The request:
Starting from the line that contains "the whole stool", copy every line exactly until the line that contains "bpy.context.scene.collection.objects.link(empty)", which is also included.

** begin **

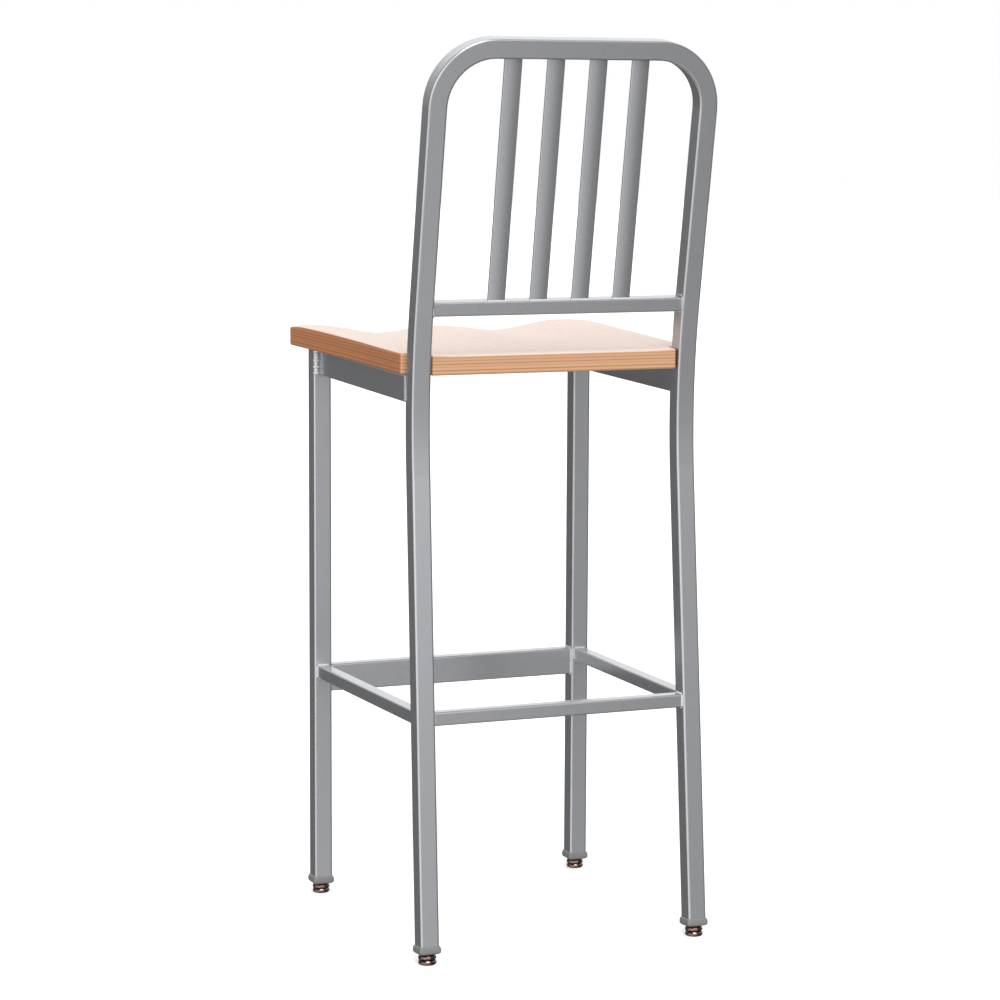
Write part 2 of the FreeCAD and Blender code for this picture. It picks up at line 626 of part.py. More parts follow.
def glide_stem(label):
    """Threaded stem with its domed collar and the riveted neck that holds the ball seat."""
    body = new_body(label)
    half = new_sketch(body, "XZ_Plane", "half")
    neck, collar, stem = named("neck_radius"), named("collar_radius"), named("stem_radius")
    rivet_high = "(Sizes.ball_seat_low - 0.1)"
    add_polygon(half, [("0", named("rivet_low")), ("Sizes.rivet_radius - 0.4", named("rivet_low")),
                       (named("rivet_radius"), rivet_high), (neck, rivet_high),
                       (neck, named("collar_low")), (f"{collar} - Sizes.collar_lip", named("collar_low")),
                       (f"{collar} - Sizes.collar_edge / 2", named("collar_rim")),
                       (collar, "Sizes.collar_rim + Sizes.collar_edge"), (collar, named("collar_belly")),
                       (named("collar_crown"), named("collar_high")), (stem, named("collar_high")),
                       (stem, "Sizes.stem_top - 1"), (f"{stem} - 1", named("stem_top")),
                       ("0", named("stem_top"))],
                arcs=((8, named("collar_dome")),))
    revolve(body, "turned", half)
    return body


def glide_ball_seat(label):
    """Plastic ring round the neck; its outside is part of a ball about the tilting joint."""
    body = new_body(label)
    half = new_sketch(body, "XZ_Plane", "half")
    bore = "(Sizes.neck_radius + Sizes.running_play)"
    low, high = named("ball_seat_low"), named("ball_seat_high")
    low_out = f"sqrt(Sizes.ball_seat_radius ^ 2 - {low} ^ 2)"
    high_out = f"sqrt(Sizes.ball_seat_radius ^ 2 - {high} ^ 2)"
    add_polygon(half, [(bore, low), (low_out, low), (high_out, high), (bore, high)],
                arcs=((1, named("ball_seat_radius")),))
    revolve(body, "turned", half)
    return body


def glide_base(label):
    """Cup that stands on the floor and tilts round the ball seat."""
    body = new_body(label)
    half = new_sketch(body, "XZ_Plane", "half")
    bore, outer, top = named("base_bore"), named("base_radius"), named("base_top")
    add_polygon(half, [("0", "0"), (f"{outer} - 1.8", "0"), (outer, "1.8"), (outer, f"{top} - 2.2"),
                       (f"{outer} - 1.2", f"{top} - 0.6"), (f"{bore} + 1", top), (bore, f"{top} - 0.6"),
                       (bore, named("base_floor")), ("0", named("base_floor"))])
    revolve(body, "turned", half)
    return body


# ---------------------------------------------------------------- the whole stool
rear_frame_tube()
for leg_name, leg_side in SIDES.items():
    front_leg(f"front_leg_{leg_name}", leg_side)
footrest_ring()
seat_rails()
back()
seat_panel()
seat_fixings()
for leg_name, leg_side in SIDES.items():
    foot(f"front_{leg_name}", f"{leg_side} * Sizes.front_centre", named("front_place"), None)
    foot(f"rear_{leg_name}", f"{leg_side} * {REAR_FOOT_X}", REAR_FOOT_Y, LEAN)
doc.recompute()

for item in doc.Objects:
    if "Invalid" in item.State or "Error" in item.State:
        raise RuntimeError(f"{item.Label} failed: {item.State}")
for node in nodes:
    if node.Shape.isNull() or not node.Shape.isValid():
        raise RuntimeError(f"{node.Label} has no valid shape")

os.makedirs("parts", exist_ok=True)
for node in nodes:
    node.Shape.exportStep(f"parts/{node.Label}.step")
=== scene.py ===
# %% [markdown]
# # A bar stool with a footrest
# The stool is a welded frame of square steel tube, a slatted back, a carved plywood seat and four screwed
# glides. The engineering model already holds every part at its real size. This lesson loads that model,
# draws the seat and the slats again with softened edges, adds the welds, and gives each part a finish
# worked out by nodes.

# %% Load the frame
import json
import math

import bmesh
import bpy
from mathutils import Matrix, Vector
from mathutils.bvhtree import BVHTree
from mathutils.geometry import delaunay_2d_cdt


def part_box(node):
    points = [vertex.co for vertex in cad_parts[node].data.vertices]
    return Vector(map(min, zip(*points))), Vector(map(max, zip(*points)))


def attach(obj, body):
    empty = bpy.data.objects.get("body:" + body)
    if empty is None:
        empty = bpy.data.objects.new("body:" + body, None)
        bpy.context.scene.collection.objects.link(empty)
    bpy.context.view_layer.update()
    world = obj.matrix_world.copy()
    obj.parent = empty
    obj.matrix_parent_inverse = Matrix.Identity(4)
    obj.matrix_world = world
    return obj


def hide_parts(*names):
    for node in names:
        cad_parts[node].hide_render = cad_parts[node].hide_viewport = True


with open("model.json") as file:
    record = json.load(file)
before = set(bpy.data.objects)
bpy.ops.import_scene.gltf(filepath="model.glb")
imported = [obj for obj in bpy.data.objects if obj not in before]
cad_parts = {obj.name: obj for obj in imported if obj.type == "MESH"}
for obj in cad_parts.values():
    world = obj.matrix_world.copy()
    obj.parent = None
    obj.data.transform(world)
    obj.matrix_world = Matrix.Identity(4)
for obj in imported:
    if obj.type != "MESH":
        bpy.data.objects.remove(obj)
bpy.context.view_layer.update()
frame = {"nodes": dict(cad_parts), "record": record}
nodes = frame["nodes"]
MM = 0.001

# %% [markdown]
# ## Shader maths as plain expressions
# A material is a graph of nodes, and even a small sum takes several of them. A class that wraps one socket
# and overloads the operators lets the sum be read as a formula, while each operator still adds its own Math
# node.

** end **

Answer to this problem:
# ---------------------------------------------------------------- the whole stool
rear_frame_tube()
for leg_name, leg_side in SIDES.items():
    front_leg(f"front_leg_{leg_name}", leg_side)
footrest_ring()
seat_rails()
back()
seat_panel()
seat_fixings()
for leg_name, leg_side in SIDES.items():
    foot(f"front_{leg_name}", f"{leg_side} * Sizes.front_centre", named("front_place"), None)
    foot(f"rear_{leg_name}", f"{leg_side} * {REAR_FOOT_X}", REAR_FOOT_Y, LEAN)
doc.recompute()

for item in doc.Objects:
    if "Invalid" in item.State or "Error" in item.State:
        raise RuntimeError(f"{item.Label} failed: {item.State}")
for node in nodes:
    if node.Shape.isNull() or not node.Shape.isValid():
        raise RuntimeError(f"{node.Label} has no valid shape")

os.makedirs("parts", exist_ok=True)
for node in nodes:
    node.Shape.exportStep(f"parts/{node.Label}.step")
=== scene.py ===
# %% [markdown]
# # A bar stool with a footrest
# The stool is a welded frame of square steel tube, a slatted back, a carved plywood seat and four screwed
# glides. The engineering model already holds every part at its real size. This lesson loads that model,
# draws the seat and the slats again with softened edges, adds the welds, and gives each part a finish
# worked out by nodes.

# %% Load the frame
import json
import math

import bmesh
import bpy
from mathutils import Matrix, Vector
from mathutils.bvhtree import BVHTree
from mathutils.geometry import delaunay_2d_cdt


def part_box(node):
    points = [vertex.co for vertex in cad_parts[node].data.vertices]
    return Vector(map(min, zip(*points))), Vector(map(max, zip(*points)))


def attach(obj, body):
    empty = bpy.data.objects.get("body:" + body)
    if empty is None:
        empty = bpy.data.objects.new("body:" + body, None)
        bpy.context.scene.collection.objects.link(empty)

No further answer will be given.